None of Maryland’s current players has known life in the program without such lousy luck. With Hills and Burns going down, the Terps simply will adjust and move on.
It never gets easy. But it isn’t an unfamiliar experience, either.
“It’s a sad story,” linebacker Demetrius Hartsfield said. “I hate it has to be like this. I hate that it happens but I’ve been through it over and over and over again. Each you, you just have to move on and just support your teammates. This not being the first time it’s happened, I’m not worried about it at all. I have confidence in whoever steps in and starts at quarterback.”
That will be Rowe. His new emergency backups are a pair of true freshmen, linebacker Shawn Petty (who played quarterback at Eleanor Roosevelt High School in Greenbelt) and walk-on tight end Brian McMahon (a former quarterback at Atholton High School in Columbia, Md.).
With five games to go, the Terps hope their quota of quarterback injuries doesn’t grow before the season is through. But if it does, they’ll simply move along to the next man.
It is, after all, standard procedure in College Park.
“There’s nothing you can do,” Edsall said. “You feel bad for those guys, but hey, we’ve got to just go about our business and work to win games. I told Caleb to go out there and have fun and that it’s his team. He doesn’t have to worry about a quick hook.”
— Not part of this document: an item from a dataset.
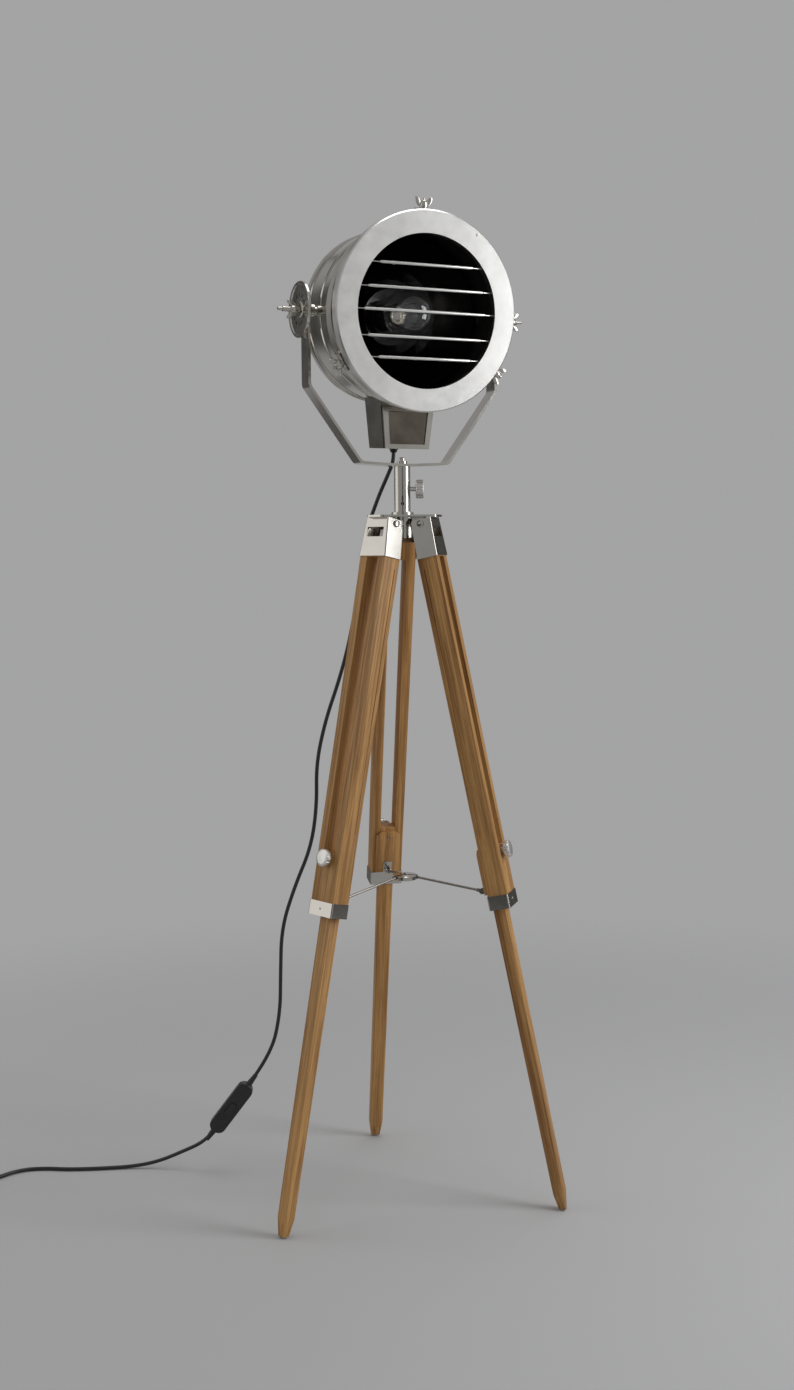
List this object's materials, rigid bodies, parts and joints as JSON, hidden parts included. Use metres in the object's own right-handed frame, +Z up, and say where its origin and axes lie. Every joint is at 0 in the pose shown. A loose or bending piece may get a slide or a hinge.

NOTES: Maryland also will be without wide receiver Marcus Leak, who broke his toe on a long reception against N.C. State and is expected to miss the rest of the season. Leak has 23 receptions for 393 yards and two touchdowns. Redshirt freshman Nigel King will start in his place.
• Guard Bennett Fulper (turf toe) will miss his second straight game Saturday, while wideout Kerry Boykins (hip/groin) will sit out for the fourth time in five games.